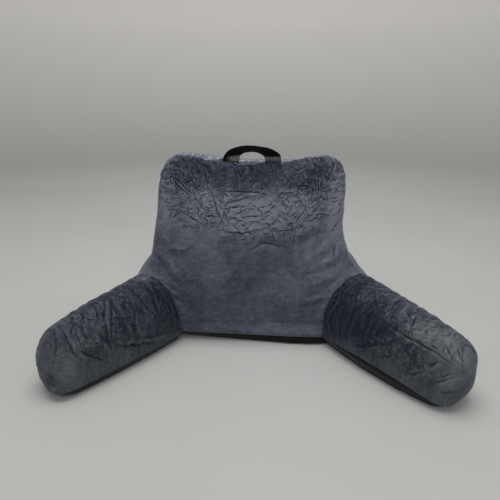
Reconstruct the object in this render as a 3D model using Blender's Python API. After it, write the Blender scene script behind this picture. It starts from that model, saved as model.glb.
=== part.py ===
"""A reading pillow with arms: a filled backrest, two filled arms and a carry strap.

Units are metres. +Z is up, the front faces -Y, and the pillow stands on z = 0. The origin is the
middle of the backrest's flat underside.
"""

import math

import bmesh
import bpy
from mathutils import Vector

GAP = 0.0003  # left between pieces that touch

# Backrest: a wedge that leans back, crowned in front, with soft corners that stand up at the top.
BACKREST_MIDDLE_HEIGHT = 0.20
BACKREST_PRESSED = 0.012  # how much of its round underside is pressed flat
BACKREST_SQUARE_TOP = 8.5  # squareness of the upper half of its outline; 2 would be an ellipse
BACKREST_SQUARE_BASE = 7.0
BACKREST_AROUND = 72
BACKREST_LEVELS = (
    # height, half_width, front_y, back_y
    (0.000, 0.262, -0.162, 0.118),
    (0.080, 0.284, -0.156, 0.122),
    (0.140, 0.284, -0.146, 0.120),
    (0.190, 0.253, -0.130, 0.117),
    (0.270, 0.231, -0.105, 0.111),
    (0.350, 0.230, -0.080, 0.102),
    (0.430, 0.225, -0.058, 0.092),
)
BACKREST_TOP = (
    # across as a share of the half width, height
    (0.00, 0.413),
    (0.45, 0.417),
    (0.80, 0.433),
    (1.00, 0.440),
)
BACKREST_RINGS = (
    # reach as a share of the outline, depth as a share of the way from front to back
    (0.16, 0.000),
    (0.34, 0.004),
    (0.52, 0.018),
    (0.69, 0.040),
    (0.83, 0.074),
    (0.925, 0.122),
    (0.975, 0.195),
    (0.994, 0.310),
    (1.000, 0.460),
    (0.995, 0.600),
    (0.972, 0.730),
    (0.925, 0.830),
    (0.840, 0.900),
    (0.700, 0.950),
    (0.500, 0.980),
    (0.260, 0.996),
)

# Arms: bolsters that lie on the floor and splay outwards, thickest where they are sewn on.
ARM_AROUND = 32
ARM_ROUND_TOP = 2.05  # squareness of the upper half of a section
ARM_ROUND_UNDER = 3.6  # squareness of the lower half, which the floor presses flat
ARM_WAIST = 0.41  # height of the widest line as a share of the section's height
ARM_PRESSED = 0.006
ARM_LENGTH = 0.370  # from the middle of the seat inside the backrest to the end cap's seam
ARM_STEPS = 10
ARM_CAP = 0.050  # how far the round end cap bulges past its seam
ARM_CAP_RINGS = 6
ARM_CAP_BLUNTNESS = 0.85  # 1 would be an ellipsoid, and less is blunter
SEAT_BASE = 0.022  # below this height an arm stops at the backrest's side and isn't under its rim
ARM_SECTIONS = (
    # along as a share of the length, width, height
    (0.00, 0.172, 0.170),
    (0.25, 0.170, 0.168),
    (0.38, 0.164, 0.163),
    (0.55, 0.154, 0.156),
    (0.78, 0.138, 0.148),
    (1.00, 0.118, 0.136),
)
ARM_PLACES = (
    # node name, side, root_x, root_y, splay in degrees from straight ahead, extra length
    ("arm_left", -1, 0.168, -0.006, 33.0, 0.000),
    ("arm_right", 1, 0.186, -0.026, 33.5, -0.006),
)

# Carry strap: flat fabric sewn in at two feet on the top edge. Its broad face is upright at the
# feet, and it twists as it crosses, so that its outer edge leans forwards over the middle.
STRAP_THICKNESS = 0.0036
STRAP_STEPS = 36
STRAP_EDGES = (
    # share of the way, then x, y and height of the outer edge, and of the inner edge
    (0.00, -0.0670, -0.036, 0.388, -0.0300, -0.036, 0.388),
    (0.14, -0.0680, -0.038, 0.424, -0.0300, -0.034, 0.419),
    (0.30, -0.0500, -0.046, 0.444, -0.0240, -0.022, 0.432),
    (0.45, -0.0200, -0.048, 0.452, -0.0120, -0.014, 0.438),
    (0.58, 0.0180, -0.048, 0.451, 0.0100, -0.014, 0.438),
    (0.73, 0.0470, -0.046, 0.444, 0.0220, -0.022, 0.432),
    (0.87, 0.0660, -0.038, 0.431, 0.0290, -0.034, 0.419),
    (1.00, 0.0660, -0.036, 0.388, 0.0290, -0.036, 0.388),
)
STRAP_RING = (
    # share from the outer edge to the inner edge, thickness above and below the middle
    (0.00, 0.55),
    (0.50, 1.00),
    (1.00, 0.55),
    (1.00, -0.55),
    (0.50, -1.00),
    (0.00, -0.55),
)

BACKREST_COLOUR = (0.055, 0.062, 0.082, 1.0)
ARM_COLOUR = (0.048, 0.054, 0.072, 1.0)
STRAP_COLOUR = (0.030, 0.032, 0.042, 1.0)
VELVET_ROUGHNESS = 0.9


def clear_scene():
    for thing in list(bpy.data.objects):
        bpy.data.objects.remove(thing, do_unlink=True)


def velvet(name, colour):
    material = bpy.data.materials.new(name)
    material.use_nodes = True
    shader = material.node_tree.nodes["Principled BSDF"]
    shader.inputs["Base Color"].default_value = colour
    shader.inputs["Roughness"].default_value = VELVET_ROUGHNESS
    shader.inputs["Metallic"].default_value = 0.0
    return material


def smooth_row(rows, at):
    """The columns after the first of a table, at a value of its first column, on smooth curves."""
    at = min(max(at, rows[0][0]), rows[-1][0])
    step = next(i for i in range(len(rows) - 1) if at <= rows[i + 1][0])
    before, low, high, after = (rows[min(max(step + k, 0), len(rows) - 1)] for k in (-1, 0, 1, 2))
    span = high[0] - low[0]
    t = (at - low[0]) / span
    values = []
    for column in range(1, len(low)):
        rise_low = (high[column] - before[column]) / (high[0] - before[0]) * span
        rise_high = (after[column] - low[column]) / (after[0] - low[0]) * span
        values.append(
            (2 * t**3 - 3 * t**2 + 1) * low[column]
            + (t**3 - 2 * t**2 + t) * rise_low
            + (3 * t**2 - 2 * t**3) * high[column]
            + (t**3 - t**2) * rise_high
        )
    return values


def rounded(angle, squareness):
    """The point of a superellipse that reaches 1 each way, in a direction from its middle."""
    across, up = math.cos(angle), math.sin(angle)
    reach = (abs(across) ** squareness + abs(up) ** squareness) ** (-1 / squareness)
    return across * reach, up * reach


def lofted_mesh(name, rings, first_point, last_point):
    """A closed mesh through rings of points, closed to a point at each end."""
    shape = bmesh.new()
    loops = [[shape.verts.new(point) for point in ring] for ring in rings]
    for loop, following in zip(loops, loops[1:]):
        for k in range(len(loop)):
            after = (k + 1) % len(loop)
            shape.faces.new((loop[k], loop[after], following[after], following[k]))
    for loop, point in ((loops[0][::-1], first_point), (loops[-1], last_point)):
        tip = shape.verts.new(point)
        for k in range(len(loop)):
            shape.faces.new((loop[k], loop[(k + 1) % len(loop)], tip))
    bmesh.ops.triangulate(shape, faces=shape.faces[:])
    bmesh.ops.recalc_face_normals(shape, faces=shape.faces[:])
    mesh = bpy.data.meshes.new(name)
    shape.to_mesh(mesh)
    shape.free()
    return mesh


def add_object(name, mesh, colour):
    thing = bpy.data.objects.new(name, mesh)
    bpy.context.scene.collection.objects.link(thing)
    mesh.materials.append(velvet(name + "_velvet", colour))
    mesh.shade_smooth()
    return thing


def backrest_point(across, up, depth):
    """A point of the backrest, from its outline shares and its share of the way to the back."""
    if up > 0:
        top = smooth_row(BACKREST_TOP, abs(across))[0]
        height = BACKREST_MIDDLE_HEIGHT + up * (top - BACKREST_MIDDLE_HEIGHT)
    else:
        height = BACKREST_MIDDLE_HEIGHT + up * (BACKREST_MIDDLE_HEIGHT + BACKREST_PRESSED)
    height = max(height, 0.0)
    half_width, front, back = smooth_row(BACKREST_LEVELS, height)
    return Vector((across * half_width, front + depth * (back - front), height))


def backrest_mesh(name):
    rings = []
    for reach, depth in BACKREST_RINGS:
        ring = []
        for k in range(BACKREST_AROUND):
            angle = 2 * math.pi * k / BACKREST_AROUND
            squareness = BACKREST_SQUARE_TOP if math.sin(angle) > 0 else BACKREST_SQUARE_BASE
            across, up = rounded(angle, squareness)
            ring.append(backrest_point(across * reach, up * reach, depth))
        rings.append(ring)
    return lofted_mesh(name, rings, backrest_point(0, 0, 0), backrest_point(0, 0, 1))


def arm_ring(width, height, shrink):
    """One section of an arm, across and up, drawn in towards its waist by a share."""
    waist = height * ARM_WAIST
    ring = []
    for k in range(ARM_AROUND):
        angle = 2 * math.pi * k / ARM_AROUND
        squareness = ARM_ROUND_TOP if math.sin(angle) > 0 else ARM_ROUND_UNDER
        across, up = rounded(angle, squareness)
        rise = (height - waist) if up > 0 else waist + ARM_PRESSED
        ring.append((across * width / 2 * shrink, max(waist + up * rise * shrink, 0.0)))
    return ring


def arm_mesh(name, side, root_x, root_y, splay, extra_length):
    length = ARM_LENGTH + extra_length
    ahead = Vector((side * math.sin(math.radians(splay)), -math.cos(math.radians(splay)), 0))
    sideways = Vector((-ahead.y, ahead.x, 0))
    root = Vector((side * root_x, root_y, 0))

    def place(along, across, up):
        return root + ahead * along + sideways * across + Vector((0, 0, up))

    stations = [(k / ARM_STEPS * length, 1.0) for k in range(ARM_STEPS + 1)]
    for k in range(1, ARM_CAP_RINGS):
        turn = math.pi / 2 * k / ARM_CAP_RINGS
        stations.append((length + ARM_CAP * math.sin(turn), math.cos(turn) ** ARM_CAP_BLUNTNESS))
    rings = []
    for along, shrink in stations:
        width, height = smooth_row(ARM_SECTIONS, along / length)
        rings.append([place(along, *point) for point in arm_ring(width, height, shrink)])
    first_waist = ARM_SECTIONS[0][2] * ARM_WAIST
    last_waist = ARM_SECTIONS[-1][2] * ARM_WAIST
    return lofted_mesh(name, rings, place(0, 0, first_waist), place(length + ARM_CAP, 0, last_waist))


def strap_mesh(name):
    edges = []
    for k in range(STRAP_STEPS + 1):
        row = smooth_row(STRAP_EDGES, k / STRAP_STEPS)
        edges.append((Vector(row[:3]), Vector(row[3:])))
    middles = [(outer + inner) / 2 for outer, inner in edges]
    rings = []
    for k, (outer, inner) in enumerate(edges):
        along = middles[min(k + 1, STRAP_STEPS)] - middles[max(k - 1, 0)]
        out = along.cross(inner - outer).normalized() * STRAP_THICKNESS / 2
        rings.append([outer.lerp(inner, share) + out * rise for share, rise in STRAP_RING])
    return lofted_mesh(name, rings, middles[0], middles[-1])


def swell(mesh, distance):
    """Moves each vertex out along its normal."""
    normals = [vertex.normal.copy() for vertex in mesh.vertices]
    for vertex, normal in zip(mesh.vertices, normals):
        vertex.co += normal * distance


def square_off_base(mesh, height):
    """Drops the low vertices below the floor, so that nothing is left under the rounded rim."""
    for vertex in mesh.vertices:
        if vertex.co.z < height:
            vertex.co.z = -height


def add_seat_cutter():
    """The backrest's own shape, a gap larger, that cuts the seats of the arms and the strap."""
    mesh = backrest_mesh("seat_cutter")
    swell(mesh, GAP)
    square_off_base(mesh, SEAT_BASE)
    seat = add_object("seat_cutter", mesh, BACKREST_COLOUR)
    seat.hide_render = True
    seat.display_type = "WIRE"
    return seat


def cut_away(thing, cutter):
    cut = thing.modifiers.new("seat", "BOOLEAN")
    cut.operation = "DIFFERENCE"
    cut.solver = "EXACT"
    cut.object = cutter


def main():
    clear_scene()
    add_object("backrest", backrest_mesh("backrest"), BACKREST_COLOUR)
    seat = add_seat_cutter()
    for place in ARM_PLACES:
        cut_away(add_object(place[0], arm_mesh(*place), ARM_COLOUR), seat)
    cut_away(add_object("carry_strap", strap_mesh("carry_strap"), STRAP_COLOUR), seat)


main()
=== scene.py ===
"""Reading pillow with arms: the fine visual model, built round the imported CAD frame."""
import math

import bmesh
import bpy
import numpy as np
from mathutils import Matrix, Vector, noise
from mathutils.bvhtree import BVHTree
from mathutils.kdtree import KDTree


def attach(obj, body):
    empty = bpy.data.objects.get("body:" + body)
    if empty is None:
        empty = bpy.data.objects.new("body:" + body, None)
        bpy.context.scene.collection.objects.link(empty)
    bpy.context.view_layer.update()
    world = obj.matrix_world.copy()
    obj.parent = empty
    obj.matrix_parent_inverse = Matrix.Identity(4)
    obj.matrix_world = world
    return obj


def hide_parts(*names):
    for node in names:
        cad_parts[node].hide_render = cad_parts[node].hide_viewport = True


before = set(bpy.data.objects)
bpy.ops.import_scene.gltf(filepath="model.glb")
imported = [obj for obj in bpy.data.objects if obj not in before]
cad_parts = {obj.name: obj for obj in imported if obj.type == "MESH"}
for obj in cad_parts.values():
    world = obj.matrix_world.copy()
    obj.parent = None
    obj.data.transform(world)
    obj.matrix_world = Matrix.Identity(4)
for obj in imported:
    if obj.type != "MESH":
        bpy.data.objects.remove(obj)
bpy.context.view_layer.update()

# ---------------------------------------------------------------- sizes, in metres

CAMERA_AT = (0.0308, -0.9895, 0.534)
CAMERA_PITCH = 19.4  # degrees below the horizon
CAMERA_TURN = 2.1  # degrees to the left of straight ahead
CAMERA_LENS = 28.8  # millimetres, on a sensor 36 mm wide

BACKREST_VOXEL = 0.0055
ARM_VOXEL = 0.0040
SMOOTH_ROUNDS = 14
PIECE_TRIANGLES = 190000  # most that one piece may have
# The base panel is near-black, partly its own dark cloth and partly painted shade under the edge.
BACKREST_BASE_SEAM = 0.0195  # height of the seam between the velvet and the dark base panel
BASE_STEP = 0.0022  # how far the velvet stands out over the base panel at that seam

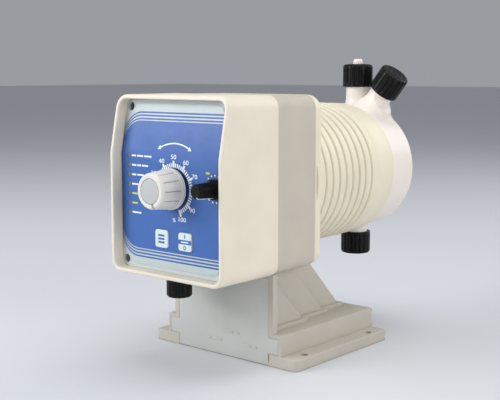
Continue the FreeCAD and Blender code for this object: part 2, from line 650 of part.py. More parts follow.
def backing_plate():
    plate = cyl_y(HEAD_R - 9.1, CAN_END_Y + 6, BARREL_END_Y - 4.0)
    return plate.cut(cyl_y(7.0, 70, 88)).cut(cone_y(7.0, 20.0, 80.0, BARREL_END_Y - 4.0))


def diaphragm_core():
    """Metal disc moulded in the diaphragm, screwed on the push rod."""
    disc = cone_y(5.0, 12.0, 82.2, 84.6).fuse(cyl_y(12.0, 84.6, 87.6))
    return disc.cut(cyl_y(2.5, 82, 88)).removeSplitter()


def diaphragm():
    outline = [(0, 88.0), (12.0, 87.8), (20.0, 86.6), (26.0, 86.2), (40.6, 86.2), (40.6, BARREL_END_Y),
               (30.0, BARREL_END_Y), (24.0, 88.0), (14.0, 89.4), (0, 89.4)]
    return revolve_y(outline)


# ---- pump head -----------------------------------------------------------------------------------
def head_screw_places():
    return [(44.6 * math.cos(math.radians(a)), AXIS_Z + 44.6 * math.sin(math.radians(a)))
            for a in range(0, 360, 60)]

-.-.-

-- PROBLEM REQUIREMENTS --
Of the lines above, retype only those from the line containing "before = set(bpy.data.objects)" through the line containing "bpy.data.objects.remove(obj)", including both, exactly.

-- EXERCISE SOLUTION --
before = set(bpy.data.objects)
bpy.ops.import_scene.gltf(filepath="model.glb")
imported = [obj for obj in bpy.data.objects if obj not in before]
cad_parts = {obj.name: obj for obj in imported if obj.type == "MESH"}
for obj in cad_parts.values():
    world = obj.matrix_world.copy()
    obj.parent = None
    obj.data.transform(world)
    obj.matrix_world = Matrix.Identity(4)
for obj in imported:
    if obj.type != "MESH":
        bpy.data.objects.remove(obj)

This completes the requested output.